What is asked: In the listing below, locate the line that contains "fillet(plant_cap.edges().group_by(Axis.Z)[-1], CAP_EDGE_R)" and the line that contains "obj.data.transform(world)". Restate word for word those two lines and every line between them, and nothing else.

Data section:
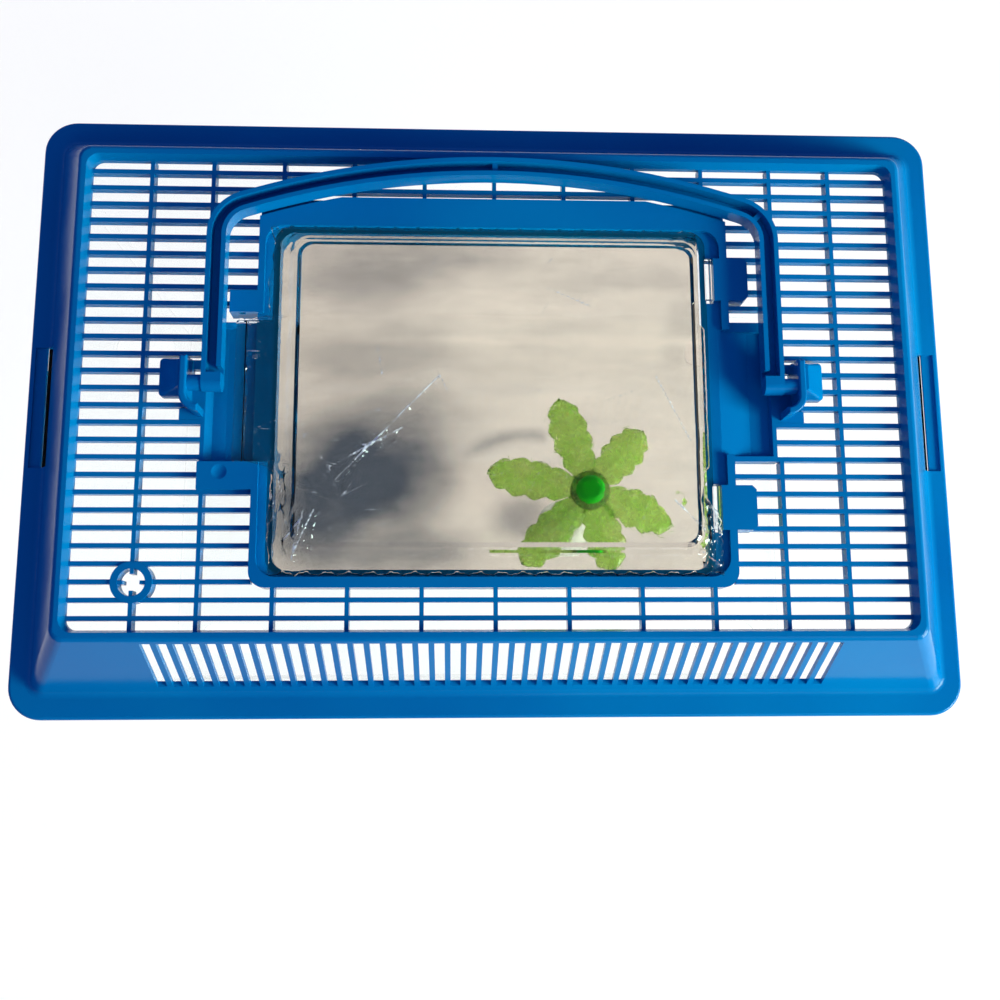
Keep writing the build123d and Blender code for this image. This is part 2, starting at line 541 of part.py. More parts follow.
    # Grille ribs, kept out of everything above
    for depth, across in ((ROW_DEPTH, True), (COL_DEPTH, False)):
        with BuildSketch(Plane.XY.offset(GRILLE_Z - depth)):
            if across:
                with GridLocations(0, ROW_PITCH, 1, ROW_COUNT):
                    Rectangle(PANEL_L + TRAY_WALL, ROW_RIB)
            else:
                with GridLocations(COL_PITCH, 0, 2 * COL_INNER + 1, 1):
                    Rectangle(COL_RIB, PANEL_W + TRAY_WALL)
                with GridLocations(2 * COL_END_X, 0, 2, 1):
                    Rectangle(COL_RIB, PANEL_W + TRAY_WALL)
                with Locations(((WING_RIGHT_X + ARM_IN) / 2, (WING_Y0 + WING_Y1) / 2)):
                    Rectangle(ARM_IN - WING_RIGHT_X, WING_Y1 - WING_Y0, mode=Mode.SUBTRACT)
            Rectangle(2 * (COLLAR_X - MERGE), 2 * (COLLAR_Y - MERGE), mode=Mode.SUBTRACT)
            for side, wing_x, y0, y1 in ((-1, WING_LEFT_X, PLATE_FRONT, PLATE_BACK),
                                         (1, WING_RIGHT_X, WING_Y0 + MERGE, WING_Y1 - MERGE)):
                with Locations((side * (wing_x - MERGE) / 2, (y0 + y1) / 2)):
                    Rectangle(wing_x - MERGE, y1 - y0, mode=Mode.SUBTRACT)
                with Locations((side * (wing_x + ARM_IN) / 2, (TOE_Y0 + PAD_Y1) / 2)):
                    Rectangle(ARM_IN - wing_x + MERGE, PAD_Y1 - TOE_Y0 - MERGE, mode=Mode.SUBTRACT)
            with Locations((PORT_X, PORT_Y)):
                Circle(PORT_R - MERGE, mode=Mode.SUBTRACT)
        extrude(amount=depth)

    # Slots through both long walls
    slot_y0 = PANEL_W / 2 + TRAY_WALL + SLOT_CLEAR
    slot_y1 = HOOD_BASE_W / 2
    slot_z0 = FLANGE_TOP + SLOT_SILL
    slot_z1 = GRILLE_Z + SLOT_TOP
    for side in (-1, 1):
        with Locations((0, side * (slot_y0 + slot_y1) / 2, (slot_z0 + slot_z1) / 2)):
            with GridLocations(SLOT_PITCH, 0, SLOT_COUNT, 1):
                Box(SLOT_W, slot_y1 - slot_y0, slot_z1 - slot_z0, mode=Mode.SUBTRACT)
lid.part.label = "lid"

# Carry handle: bent channel section with a pin at each foot
with BuildPart() as handle:
    with BuildSketch(Plane.XY.offset(PIVOT_Z - HANDLE_D / 2)):
        add(bow.sketch)
        offset(bow.sketch, amount=-HANDLE_T, mode=Mode.SUBTRACT)
        Rectangle(2 * (HANDLE_X - HANDLE_T), 3 * HANDLE_T, mode=Mode.SUBTRACT)
    extrude(amount=HANDLE_D)
    for depth, webbed in ((WEB_DROP, False), (CHANNEL_D, True)):
        with BuildSketch(Plane.XY.offset(PIVOT_Z + HANDLE_D / 2 - depth)):
            offset(bow.sketch, amount=-(HANDLE_T - CHANNEL_W) / 2)
            offset(bow.sketch, amount=-(HANDLE_T + CHANNEL_W) / 2, mode=Mode.SUBTRACT)
            Rectangle(2 * HANDLE_X, 2 * CHANNEL_START, mode=Mode.SUBTRACT)
            if webbed:
                Rectangle(WEB_T, 3 * HANDLE_Y, mode=Mode.SUBTRACT)
                with Locations(Location((HANDLE_X - WEB_IN_X, HANDLE_Y - WEB_IN_Y, 0), (0, 0, WEB_TURN))):
                    Rectangle(3 * HANDLE_T, WEB_T, mode=Mode.SUBTRACT)
        extrude(amount=depth, mode=Mode.SUBTRACT)
    for side in (-1, 1):
        rod(HANDLE_D / 2, HANDLE_T, side * (HANDLE_X - HANDLE_T / 2), 0, PIVOT_Z, (0, 90, 0))
        rod(HANDLE_PIN_R, HANDLE_PIN_L, side * (HANDLE_X + HANDLE_PIN_L / 2), 0, PIVOT_Z, (0, 90, 0))
handle.part.label = "handle"

# Clear hatch with raised middle, hinge plate, pins and latch tongues
with BuildPart() as hatch:
    slab(HATCH_L, HATCH_W, HATCH_CORNER, HATCH_Z, HATCH_TOP, HATCH_CX, HATCH_CY)
    for grow, base, mode in ((0, HATCH_TOP, Mode.ADD), (-HATCH_T, HATCH_Z, Mode.SUBTRACT)):
        high_l = PILLOW_L + 2 * (grow - PILLOW_BEVEL)
        high_w = PILLOW_W + 2 * (grow - PILLOW_BEVEL)
        with BuildSketch(Plane.XY.offset(base)) as low_end:
            with Locations((PILLOW_CX, PILLOW_CY)):
                RectangleRounded(PILLOW_L + 2 * grow, PILLOW_W + 2 * grow, HATCH_CORNER + grow / 2)
        with BuildSketch(Plane.XY.offset(base + PILLOW_RISE)) as high_end:
            with Locations((PILLOW_CX, PILLOW_CY)):
                RectangleRounded(high_l, high_w, HATCH_CORNER + (grow - PILLOW_BEVEL) / 2)
        loft([low_end.sketch.face(), high_end.sketch.face()], ruled=True, mode=mode)
    block(HINGE_X, HATCH_LEFT + MERGE, HINGE_PLATE_Y0, HINGE_PLATE_Y1, HATCH_Z, HATCH_TOP)
    rod(KNUCKLE_R, HINGE_PLATE_Y1 - HINGE_PLATE_Y0, HINGE_X, (HINGE_PLATE_Y0 + HINGE_PLATE_Y1) / 2,
        PIN_Z, (90, 0, 0))
    rod(HATCH_PIN_R, PIN_BACK - PIN_FRONT - 2 * PIN_SHORT, HINGE_X, (PIN_FRONT + PIN_BACK) / 2,
        PIN_Z, (90, 0, 0))
    for side in (-1, 1):
        latch_y = LATCH_SHIFT + side * TONGUE_Y
        block(HATCH_RIGHT - MERGE, KEEPER_X - HATCH_GAP, latch_y - TONGUE_W / 2, latch_y + TONGUE_W / 2,
              HATCH_Z, HATCH_Z + TONGUE_T)
hatch.part.label = "hatch"

# Protective film lying on the raised middle of the hatch
with BuildPart() as hatch_film:
    slab(PILLOW_L - 2 * FILM_INSET, PILLOW_W - 2 * FILM_INSET, HATCH_CORNER - FILM_INSET / 2,
         PILLOW_TOP + FILM_GAP, PILLOW_TOP + FILM_GAP + FILM_T, PILLOW_CX, PILLOW_CY)
hatch_film.part.label = "hatch_film"

# Plant: base, trunk, one moulding of six leaves, and the cap that holds them
with BuildPart() as plant_base:
    with Locations((PLANT_X, PLANT_Y, TANK_BED + BASE_H / 2)):
        Cone(BASE_R, BASE_TOP_R, BASE_H)
    fillet(plant_base.edges().group_by(Axis.Z)[-1], BASE_EDGE_R)
    with Locations((PLANT_X, PLANT_Y, TRUNK_LOW - BASE_SOCKET / 2)):
        Cylinder(SPIGOT_R + PIN_FIT, BASE_SOCKET, mode=Mode.SUBTRACT)
plant_base.part.label = "plant_base"

with BuildPart() as plant_trunk:
    with Locations((PLANT_X, PLANT_Y, (TRUNK_LOW + CROWN_Z) / 2)):
        Cone(TRUNK_R, TRUNK_TOP_R, CROWN_Z - TRUNK_LOW)
    spigot_z0 = TRUNK_LOW - BASE_SOCKET + PIN_SHORT
    spigot_z1 = CROWN_Z + HUB_T + CAP_SOCKET - PIN_SHORT
    with Locations((PLANT_X, PLANT_Y, (spigot_z0 + spigot_z1) / 2)):
        Cylinder(SPIGOT_R, spigot_z1 - spigot_z0)
plant_trunk.part.label = "plant_trunk"

with BuildPart() as plant_leaves:
    hub = Location((PLANT_X, PLANT_Y, CROWN_Z + HUB_T / 2))
    with Locations(hub):
        Cylinder(HUB_R, HUB_T)
    for angle, reach in zip(LEAF_TURNS, LEAF_REACHES):
        leaf_l = reach - HUB_R + LEAF_ROOT
        turn = Location((0, 0, -LEAF_T / 2), (0, 0, angle))
        with BuildSketch(Plane(hub * turn * Location((HUB_R - LEAF_ROOT, 0, 0), (0, LEAF_DROP, 0)))) as leaf:
            with Locations((leaf_l / 2, 0)):
                Rectangle(leaf_l - LEAF_BLADE_SHORT, LEAF_BLADE_W)
            for k, lobe in enumerate(LOBE_R):
                along = leaf_l * (k + LOBE_START) / (len(LOBE_R) + LOBE_START)
                with Locations((along, LEAF_W / 2 - lobe), (along, lobe - LEAF_W / 2)):
                    Circle(lobe)
            with Locations((leaf_l - LEAF_TIP_R, 0)):
                Circle(LEAF_TIP_R)
        extrude(leaf.sketch, amount=LEAF_T)
    with Locations(hub):
        Cylinder(SPIGOT_R + PIN_FIT, 2 * HUB_T, mode=Mode.SUBTRACT)
plant_leaves.part.label = "plant_leaves"

with BuildPart() as plant_cap:
    with Locations((PLANT_X, PLANT_Y, CROWN_Z + HUB_T + CAP_H / 2)):
        Cylinder(CAP_R, CAP_H)
    fillet(plant_cap.edges().group_by(Axis.Z)[-1], CAP_EDGE_R)
    with Locations((PLANT_X, PLANT_Y, CROWN_Z + HUB_T + CAP_SOCKET / 2)):
        Cylinder(SPIGOT_R + PIN_FIT, CAP_SOCKET, mode=Mode.SUBTRACT)
plant_cap.part.label = "plant_cap"

os.makedirs("parts", exist_ok=True)
export_step(tank.part, "parts/tank.step")
export_step(lid.part, "parts/lid.step")
export_step(handle.part, "parts/handle.step")
export_step(hatch.part, "parts/hatch.step")
export_step(hatch_film.part, "parts/hatch_film.step")
export_step(plant_base.part, "parts/plant_base.step")
export_step(plant_trunk.part, "parts/plant_trunk.step")
export_step(plant_leaves.part, "parts/plant_leaves.step")
export_step(plant_cap.part, "parts/plant_cap.step")
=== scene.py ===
# %% [markdown]
# # A plastic pet carrier
#
# The carrier is a clear tapered tank under a deep blue slotted lid. A clear hatch lies in the
# lid with its protective film still on, a folding handle lies round the hatch, and a small
# green plant stands inside. The CAD model gives every rigid part its real size, so this lesson
# is about finishes, the film, the leaves, light and the camera. It first loads the CAD parts.

# %% Load the frame
import math

import bmesh
import bpy
import numpy as np
from mathutils import Matrix, Vector


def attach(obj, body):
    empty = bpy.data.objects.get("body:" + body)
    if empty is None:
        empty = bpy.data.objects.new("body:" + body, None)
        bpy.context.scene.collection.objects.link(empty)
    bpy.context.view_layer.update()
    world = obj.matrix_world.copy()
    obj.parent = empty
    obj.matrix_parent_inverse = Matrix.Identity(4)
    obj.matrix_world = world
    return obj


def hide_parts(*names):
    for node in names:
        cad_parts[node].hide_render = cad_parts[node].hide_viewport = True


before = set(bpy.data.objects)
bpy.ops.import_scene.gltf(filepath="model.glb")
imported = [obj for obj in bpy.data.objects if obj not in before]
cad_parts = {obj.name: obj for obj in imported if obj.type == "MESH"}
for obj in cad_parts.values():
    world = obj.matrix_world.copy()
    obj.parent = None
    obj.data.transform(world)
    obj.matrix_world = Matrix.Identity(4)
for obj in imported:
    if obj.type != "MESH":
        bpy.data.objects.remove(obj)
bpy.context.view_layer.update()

MM = 0.001

print("nodes", sorted(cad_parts))

# %% [markdown]
# ## The camera
#
# The photograph was taken from almost straight above, from a little in front of the carrier,
# with the camera turned about its own axis. A camera can be placed by eye, but the long
# straight edges of the lid allow something better: a pinhole fit of the corners gives the
# place, the tilt, the turn and the lens. The three axes of the camera go into one matrix.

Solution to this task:
    fillet(plant_cap.edges().group_by(Axis.Z)[-1], CAP_EDGE_R)
    with Locations((PLANT_X, PLANT_Y, CROWN_Z + HUB_T + CAP_SOCKET / 2)):
        Cylinder(SPIGOT_R + PIN_FIT, CAP_SOCKET, mode=Mode.SUBTRACT)
plant_cap.part.label = "plant_cap"

os.makedirs("parts", exist_ok=True)
export_step(tank.part, "parts/tank.step")
export_step(lid.part, "parts/lid.step")
export_step(handle.part, "parts/handle.step")
export_step(hatch.part, "parts/hatch.step")
export_step(hatch_film.part, "parts/hatch_film.step")
export_step(plant_base.part, "parts/plant_base.step")
export_step(plant_trunk.part, "parts/plant_trunk.step")
export_step(plant_leaves.part, "parts/plant_leaves.step")
export_step(plant_cap.part, "parts/plant_cap.step")
=== scene.py ===
# %% [markdown]
# # A plastic pet carrier
#
# The carrier is a clear tapered tank under a deep blue slotted lid. A clear hatch lies in the
# lid with its protective film still on, a folding handle lies round the hatch, and a small
# green plant stands inside. The CAD model gives every rigid part its real size, so this lesson
# is about finishes, the film, the leaves, light and the camera. It first loads the CAD parts.

# %% Load the frame
import math

import bmesh
import bpy
import numpy as np
from mathutils import Matrix, Vector


def attach(obj, body):
    empty = bpy.data.objects.get("body:" + body)
    if empty is None:
        empty = bpy.data.objects.new("body:" + body, None)
        bpy.context.scene.collection.objects.link(empty)
    bpy.context.view_layer.update()
    world = obj.matrix_world.copy()
    obj.parent = empty
    obj.matrix_parent_inverse = Matrix.Identity(4)
    obj.matrix_world = world
    return obj


def hide_parts(*names):
    for node in names:
        cad_parts[node].hide_render = cad_parts[node].hide_viewport = True


before = set(bpy.data.objects)
bpy.ops.import_scene.gltf(filepath="model.glb")
imported = [obj for obj in bpy.data.objects if obj not in before]
cad_parts = {obj.name: obj for obj in imported if obj.type == "MESH"}
for obj in cad_parts.values():
    world = obj.matrix_world.copy()
    obj.parent = None
    obj.data.transform(world)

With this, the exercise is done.